ECLI:NL:RBMNE:2025:3487
Rechtbank Midden-Nederland
- Eerste aanleg - enkelvoudig
- Rechtspraak.nl
Beroep tegen niet tijdig beslissen op bezwaar door het Uitvoeringsinstituut werknemersverzekeringen
Op 19 juni 2025 heeft de Rechtbank Midden-Nederland uitspraak gedaan in de zaak tussen Adecco HR Solutions B.V. en de Raad van bestuur van het Uitvoeringsinstituut werknemersverzekeringen. Eiser, vertegenwoordigd door mr. H.E. Wonnink, had beroep ingesteld omdat verweerder niet tijdig had beslist op zijn bezwaar van 11 november 2022. De rechtbank oordeelde dat verweerder te laat was met het nemen van een beslissing op het bezwaar, wat ook door verweerder zelf werd erkend in zijn verweerschrift van 16 mei 2025. De rechtbank stelde vast dat de ingebrekestelling op 17 februari 2025 was ontvangen en dat sindsdien twee weken waren verstreken zonder dat er een besluit was genomen.

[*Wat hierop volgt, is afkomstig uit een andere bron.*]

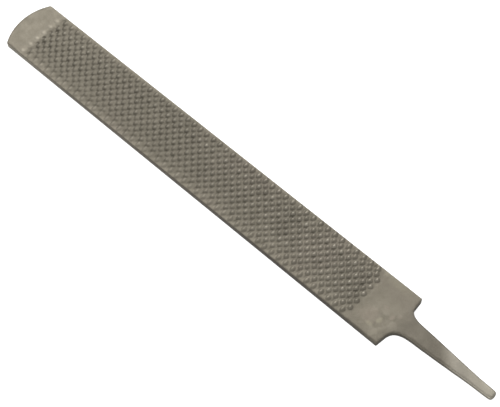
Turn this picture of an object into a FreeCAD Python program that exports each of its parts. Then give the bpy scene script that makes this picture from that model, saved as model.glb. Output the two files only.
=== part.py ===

De rechtbank besloot dat verweerder alsnog binnen een termijn van vier maanden na verzending van de uitspraak een beslissing moest nemen. Dit was gebaseerd op artikel 8:55d van de Algemene wet bestuursrecht, waarbij de rechtbank in bijzondere gevallen een andere termijn kan vaststellen. In dit geval werd de termijn vastgesteld op vier maanden, rekening houdend met de omstandigheden die verweerder had genoemd, zoals een tekort aan verzekeringsartsen. Tevens werd bepaald dat verweerder een dwangsom van € 100,- per dag moest betalen voor elke dag dat de beslistermijn werd overschreden, met een maximum van € 15.000,-.
De rechtbank verklaarde het beroep gegrond en oordeelde dat verweerder ook de proceskosten van € 453,50 aan eiser moest vergoeden, evenals het griffierecht van € 385,-. De uitspraak werd openbaar uitgesproken en een afschrift werd verzonden aan de betrokken partijen.